In the 15th century, Leonardo Da Vinci’s deep interest in kites and their flight led him to draw many designs for flying machines. He also invented a parachute. Few people know that Wilbur and Orville Wright, the inventors of the aeroplane, were deeply interested in kite flying, and it was their years of kite flying and
observing kites that finally led to their invention of a flying machine. Dr. Alexander Graham Bell, the inventor of the telephone, used kites to learn more about the weather and he also contributed to aviation by developing a kite called a tetrahedral kite, that could lift a man.
The first man to approach flying on a scientific basis was Roger Bacon, an Englishman who lived in the thirteenth century.

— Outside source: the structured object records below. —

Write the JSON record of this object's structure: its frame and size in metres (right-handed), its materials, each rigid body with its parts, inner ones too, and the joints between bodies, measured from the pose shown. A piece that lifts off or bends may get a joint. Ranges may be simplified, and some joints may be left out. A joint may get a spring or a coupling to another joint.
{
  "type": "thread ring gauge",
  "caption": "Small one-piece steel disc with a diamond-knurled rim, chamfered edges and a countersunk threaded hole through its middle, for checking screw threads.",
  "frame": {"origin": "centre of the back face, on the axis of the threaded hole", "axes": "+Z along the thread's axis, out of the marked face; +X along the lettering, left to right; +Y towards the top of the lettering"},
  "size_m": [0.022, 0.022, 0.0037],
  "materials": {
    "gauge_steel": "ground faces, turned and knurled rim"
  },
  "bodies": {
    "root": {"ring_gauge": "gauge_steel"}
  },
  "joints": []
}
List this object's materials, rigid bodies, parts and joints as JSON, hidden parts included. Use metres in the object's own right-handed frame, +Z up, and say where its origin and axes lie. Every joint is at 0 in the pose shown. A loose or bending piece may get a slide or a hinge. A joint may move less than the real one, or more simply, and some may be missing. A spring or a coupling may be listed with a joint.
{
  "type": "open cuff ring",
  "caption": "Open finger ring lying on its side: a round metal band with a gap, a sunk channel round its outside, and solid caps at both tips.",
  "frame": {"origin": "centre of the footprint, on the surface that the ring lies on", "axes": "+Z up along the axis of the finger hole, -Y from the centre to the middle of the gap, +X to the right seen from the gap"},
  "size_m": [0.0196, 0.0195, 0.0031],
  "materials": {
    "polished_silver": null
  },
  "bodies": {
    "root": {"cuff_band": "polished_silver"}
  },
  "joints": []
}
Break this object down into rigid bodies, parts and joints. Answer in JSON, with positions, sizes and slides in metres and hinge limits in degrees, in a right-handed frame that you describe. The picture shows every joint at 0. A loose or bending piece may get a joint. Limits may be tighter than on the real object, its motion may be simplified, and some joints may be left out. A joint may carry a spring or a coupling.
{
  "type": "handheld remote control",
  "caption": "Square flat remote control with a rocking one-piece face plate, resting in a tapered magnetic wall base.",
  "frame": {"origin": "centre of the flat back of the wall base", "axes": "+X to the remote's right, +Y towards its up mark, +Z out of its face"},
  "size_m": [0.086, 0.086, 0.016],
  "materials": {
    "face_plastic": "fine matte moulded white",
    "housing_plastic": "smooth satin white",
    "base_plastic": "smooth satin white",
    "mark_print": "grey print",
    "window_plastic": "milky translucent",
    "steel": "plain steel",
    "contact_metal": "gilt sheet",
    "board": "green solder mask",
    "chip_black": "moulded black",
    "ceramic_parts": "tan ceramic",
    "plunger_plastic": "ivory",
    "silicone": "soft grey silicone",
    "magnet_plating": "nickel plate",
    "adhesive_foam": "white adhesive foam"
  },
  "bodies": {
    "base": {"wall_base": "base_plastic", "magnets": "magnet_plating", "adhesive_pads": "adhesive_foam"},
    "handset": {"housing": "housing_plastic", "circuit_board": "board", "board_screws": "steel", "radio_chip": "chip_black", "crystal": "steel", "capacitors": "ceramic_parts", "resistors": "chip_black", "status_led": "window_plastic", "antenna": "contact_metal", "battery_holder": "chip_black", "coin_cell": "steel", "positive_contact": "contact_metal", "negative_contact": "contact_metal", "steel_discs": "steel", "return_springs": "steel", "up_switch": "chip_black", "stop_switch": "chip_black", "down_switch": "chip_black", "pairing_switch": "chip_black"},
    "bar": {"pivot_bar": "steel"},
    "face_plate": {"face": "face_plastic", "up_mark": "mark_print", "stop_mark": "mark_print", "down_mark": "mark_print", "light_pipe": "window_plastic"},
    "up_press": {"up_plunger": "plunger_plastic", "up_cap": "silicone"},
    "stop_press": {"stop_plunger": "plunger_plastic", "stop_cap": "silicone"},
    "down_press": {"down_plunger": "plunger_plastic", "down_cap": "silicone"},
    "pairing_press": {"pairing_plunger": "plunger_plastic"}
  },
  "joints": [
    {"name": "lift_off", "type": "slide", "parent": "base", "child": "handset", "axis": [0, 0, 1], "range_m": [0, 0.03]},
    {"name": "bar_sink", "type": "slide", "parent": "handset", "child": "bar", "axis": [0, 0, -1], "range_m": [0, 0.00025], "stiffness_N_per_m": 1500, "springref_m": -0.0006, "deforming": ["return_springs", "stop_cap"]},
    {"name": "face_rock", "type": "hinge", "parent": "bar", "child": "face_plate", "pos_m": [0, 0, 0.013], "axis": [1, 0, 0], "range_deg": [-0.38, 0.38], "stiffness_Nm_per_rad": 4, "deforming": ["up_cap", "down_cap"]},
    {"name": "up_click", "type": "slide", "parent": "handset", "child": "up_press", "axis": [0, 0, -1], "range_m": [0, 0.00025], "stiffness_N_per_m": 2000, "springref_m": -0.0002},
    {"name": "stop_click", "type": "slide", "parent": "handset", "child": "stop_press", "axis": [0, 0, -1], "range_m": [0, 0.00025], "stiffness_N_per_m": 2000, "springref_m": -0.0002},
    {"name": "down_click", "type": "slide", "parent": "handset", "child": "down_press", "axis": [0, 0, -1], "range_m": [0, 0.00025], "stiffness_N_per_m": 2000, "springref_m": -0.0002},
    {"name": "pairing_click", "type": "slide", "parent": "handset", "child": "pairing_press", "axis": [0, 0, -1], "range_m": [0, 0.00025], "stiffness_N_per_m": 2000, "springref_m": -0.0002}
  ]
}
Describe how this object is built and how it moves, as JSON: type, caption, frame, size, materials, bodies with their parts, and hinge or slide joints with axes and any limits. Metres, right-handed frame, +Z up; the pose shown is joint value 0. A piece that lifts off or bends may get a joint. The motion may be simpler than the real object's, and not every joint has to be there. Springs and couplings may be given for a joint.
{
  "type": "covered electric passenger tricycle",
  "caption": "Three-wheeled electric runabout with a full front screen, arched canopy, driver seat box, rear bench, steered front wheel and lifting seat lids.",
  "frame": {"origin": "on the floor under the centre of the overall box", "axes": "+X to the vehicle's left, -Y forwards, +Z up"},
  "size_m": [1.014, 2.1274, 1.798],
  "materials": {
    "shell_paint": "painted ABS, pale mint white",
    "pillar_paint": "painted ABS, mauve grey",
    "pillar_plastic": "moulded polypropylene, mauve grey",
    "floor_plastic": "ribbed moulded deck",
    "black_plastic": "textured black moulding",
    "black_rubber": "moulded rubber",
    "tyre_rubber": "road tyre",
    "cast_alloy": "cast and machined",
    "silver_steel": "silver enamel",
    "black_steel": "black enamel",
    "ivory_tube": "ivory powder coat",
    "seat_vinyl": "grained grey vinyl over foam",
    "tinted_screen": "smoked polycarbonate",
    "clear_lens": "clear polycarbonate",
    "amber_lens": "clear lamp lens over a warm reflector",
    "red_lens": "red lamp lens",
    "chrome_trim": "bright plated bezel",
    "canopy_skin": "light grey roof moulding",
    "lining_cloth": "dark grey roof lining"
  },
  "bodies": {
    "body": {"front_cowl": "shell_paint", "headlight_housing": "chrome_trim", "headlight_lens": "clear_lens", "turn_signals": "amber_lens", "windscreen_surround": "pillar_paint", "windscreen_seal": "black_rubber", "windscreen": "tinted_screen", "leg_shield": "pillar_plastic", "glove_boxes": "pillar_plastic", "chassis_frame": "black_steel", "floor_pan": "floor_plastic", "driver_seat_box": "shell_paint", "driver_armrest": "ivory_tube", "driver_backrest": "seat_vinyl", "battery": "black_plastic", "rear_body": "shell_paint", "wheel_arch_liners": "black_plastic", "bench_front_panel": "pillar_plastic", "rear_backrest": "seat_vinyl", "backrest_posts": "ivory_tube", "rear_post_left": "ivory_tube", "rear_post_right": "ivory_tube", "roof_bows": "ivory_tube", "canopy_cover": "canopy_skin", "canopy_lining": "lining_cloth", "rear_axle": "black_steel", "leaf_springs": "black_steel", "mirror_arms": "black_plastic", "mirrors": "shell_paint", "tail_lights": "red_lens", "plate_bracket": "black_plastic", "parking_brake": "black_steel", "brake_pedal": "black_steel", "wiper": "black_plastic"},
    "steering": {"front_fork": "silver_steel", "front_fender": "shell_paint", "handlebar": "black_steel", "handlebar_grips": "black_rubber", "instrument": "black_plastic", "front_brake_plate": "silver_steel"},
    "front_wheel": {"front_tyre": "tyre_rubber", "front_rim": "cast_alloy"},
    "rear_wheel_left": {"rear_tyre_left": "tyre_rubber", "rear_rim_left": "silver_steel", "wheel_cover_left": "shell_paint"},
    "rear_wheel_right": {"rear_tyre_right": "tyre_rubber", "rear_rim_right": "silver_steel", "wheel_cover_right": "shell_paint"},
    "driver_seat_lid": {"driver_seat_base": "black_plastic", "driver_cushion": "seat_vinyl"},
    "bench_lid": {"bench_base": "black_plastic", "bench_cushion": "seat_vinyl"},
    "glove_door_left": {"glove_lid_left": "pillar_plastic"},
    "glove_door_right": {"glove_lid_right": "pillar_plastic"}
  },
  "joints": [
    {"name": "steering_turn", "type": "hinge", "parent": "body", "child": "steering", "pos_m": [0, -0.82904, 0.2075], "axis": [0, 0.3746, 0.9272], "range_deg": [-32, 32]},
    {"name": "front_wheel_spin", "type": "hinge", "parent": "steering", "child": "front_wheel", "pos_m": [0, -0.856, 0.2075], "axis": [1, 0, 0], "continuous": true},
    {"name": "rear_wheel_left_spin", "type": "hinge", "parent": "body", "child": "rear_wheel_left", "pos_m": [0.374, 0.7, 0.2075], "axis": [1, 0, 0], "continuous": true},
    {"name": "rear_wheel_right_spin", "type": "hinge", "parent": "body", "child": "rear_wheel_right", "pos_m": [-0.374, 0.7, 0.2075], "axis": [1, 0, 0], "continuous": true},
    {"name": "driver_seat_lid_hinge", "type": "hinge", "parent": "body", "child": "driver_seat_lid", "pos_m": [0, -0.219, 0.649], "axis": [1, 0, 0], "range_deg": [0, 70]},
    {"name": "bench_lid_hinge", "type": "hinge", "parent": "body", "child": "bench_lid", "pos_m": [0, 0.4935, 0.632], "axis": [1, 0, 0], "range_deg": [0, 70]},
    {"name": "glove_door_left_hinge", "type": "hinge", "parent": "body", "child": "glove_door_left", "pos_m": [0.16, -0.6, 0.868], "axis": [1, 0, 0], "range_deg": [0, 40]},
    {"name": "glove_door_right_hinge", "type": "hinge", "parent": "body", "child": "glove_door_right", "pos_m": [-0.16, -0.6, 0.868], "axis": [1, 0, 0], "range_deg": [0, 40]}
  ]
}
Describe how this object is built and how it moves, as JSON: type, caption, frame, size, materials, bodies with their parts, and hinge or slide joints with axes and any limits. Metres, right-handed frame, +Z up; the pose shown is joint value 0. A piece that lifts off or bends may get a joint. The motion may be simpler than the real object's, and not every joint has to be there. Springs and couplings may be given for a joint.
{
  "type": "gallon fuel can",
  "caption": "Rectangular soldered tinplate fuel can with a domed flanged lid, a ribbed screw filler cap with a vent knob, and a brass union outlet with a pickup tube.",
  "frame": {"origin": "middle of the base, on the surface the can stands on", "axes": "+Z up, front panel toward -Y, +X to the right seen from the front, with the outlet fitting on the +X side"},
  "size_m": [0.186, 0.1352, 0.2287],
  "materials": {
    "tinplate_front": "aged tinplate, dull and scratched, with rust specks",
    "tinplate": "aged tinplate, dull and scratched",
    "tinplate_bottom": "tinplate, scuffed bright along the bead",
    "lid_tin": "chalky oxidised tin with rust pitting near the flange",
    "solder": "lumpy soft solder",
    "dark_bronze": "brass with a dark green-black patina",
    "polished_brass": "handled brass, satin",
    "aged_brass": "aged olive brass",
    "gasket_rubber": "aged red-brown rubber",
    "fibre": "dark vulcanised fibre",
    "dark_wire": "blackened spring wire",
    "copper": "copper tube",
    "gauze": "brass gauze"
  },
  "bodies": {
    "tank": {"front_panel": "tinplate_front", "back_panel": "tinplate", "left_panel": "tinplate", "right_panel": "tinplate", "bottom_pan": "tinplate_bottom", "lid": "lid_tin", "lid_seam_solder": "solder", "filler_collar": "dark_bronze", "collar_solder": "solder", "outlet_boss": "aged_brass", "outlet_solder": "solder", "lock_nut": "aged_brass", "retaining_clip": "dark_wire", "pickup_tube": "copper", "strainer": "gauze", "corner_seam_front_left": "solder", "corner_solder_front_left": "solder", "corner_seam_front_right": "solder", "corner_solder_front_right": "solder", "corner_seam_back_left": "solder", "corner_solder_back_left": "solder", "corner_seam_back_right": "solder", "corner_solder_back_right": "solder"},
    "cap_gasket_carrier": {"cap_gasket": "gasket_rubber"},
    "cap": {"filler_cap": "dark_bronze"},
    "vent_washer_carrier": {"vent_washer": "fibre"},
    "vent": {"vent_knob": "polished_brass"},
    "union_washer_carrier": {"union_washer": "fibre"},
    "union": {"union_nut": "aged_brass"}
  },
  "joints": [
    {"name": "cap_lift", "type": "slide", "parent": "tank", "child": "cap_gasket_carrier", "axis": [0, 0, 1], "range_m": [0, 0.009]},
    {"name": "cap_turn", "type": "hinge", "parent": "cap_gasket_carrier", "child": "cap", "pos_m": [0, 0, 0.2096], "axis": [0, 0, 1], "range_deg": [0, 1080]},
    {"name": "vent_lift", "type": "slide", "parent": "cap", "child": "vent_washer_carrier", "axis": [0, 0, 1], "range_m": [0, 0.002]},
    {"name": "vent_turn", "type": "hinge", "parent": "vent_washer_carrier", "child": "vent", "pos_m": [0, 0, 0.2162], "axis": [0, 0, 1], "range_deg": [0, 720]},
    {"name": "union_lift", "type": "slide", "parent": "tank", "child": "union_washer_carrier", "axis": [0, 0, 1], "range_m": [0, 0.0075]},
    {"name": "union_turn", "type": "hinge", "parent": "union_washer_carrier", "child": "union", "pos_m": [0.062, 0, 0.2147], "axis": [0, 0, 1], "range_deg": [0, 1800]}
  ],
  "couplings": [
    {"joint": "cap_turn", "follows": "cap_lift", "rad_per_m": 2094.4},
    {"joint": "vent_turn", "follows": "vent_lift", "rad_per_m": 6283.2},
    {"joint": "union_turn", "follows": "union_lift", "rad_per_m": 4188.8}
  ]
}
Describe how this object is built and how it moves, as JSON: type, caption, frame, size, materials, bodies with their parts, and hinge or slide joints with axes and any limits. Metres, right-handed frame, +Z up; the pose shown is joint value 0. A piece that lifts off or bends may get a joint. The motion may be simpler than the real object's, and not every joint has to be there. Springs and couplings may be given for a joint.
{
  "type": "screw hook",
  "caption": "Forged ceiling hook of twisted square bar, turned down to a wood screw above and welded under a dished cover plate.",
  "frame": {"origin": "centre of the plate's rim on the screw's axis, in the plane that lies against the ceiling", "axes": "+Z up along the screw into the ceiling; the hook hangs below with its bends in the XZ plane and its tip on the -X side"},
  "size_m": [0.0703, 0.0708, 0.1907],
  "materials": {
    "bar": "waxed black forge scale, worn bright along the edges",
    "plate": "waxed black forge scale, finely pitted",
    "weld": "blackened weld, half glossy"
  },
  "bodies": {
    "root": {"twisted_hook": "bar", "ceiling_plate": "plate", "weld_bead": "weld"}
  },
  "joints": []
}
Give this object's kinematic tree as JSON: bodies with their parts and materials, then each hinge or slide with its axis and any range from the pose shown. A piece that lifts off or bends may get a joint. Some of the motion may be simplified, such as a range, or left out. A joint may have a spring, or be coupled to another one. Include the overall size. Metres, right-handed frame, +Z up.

He believed that the air around us is like a sea, so a balloon could float on it, just as a boat does on water. His idea of a balloon or ‘airboat’ was probably the first basic and concrete idea of balloon
flight.
Balloons were used a lot in early aviation history. It all started in France in 1783 when two papermakers, Joseph and Etienne Montgolfier, noticed that after burning paper, smoke rose up the chimney and they wondered if they could apply that phenomenon to build a flying machine. After secret research and experimentation, they built the first balloon. Constructed of paper, fabric and glue, it was fueled by a very
smoky fire. Indeed, until their death,the Montgolfiers thought that smoke, rather than hot air, was the lifting force.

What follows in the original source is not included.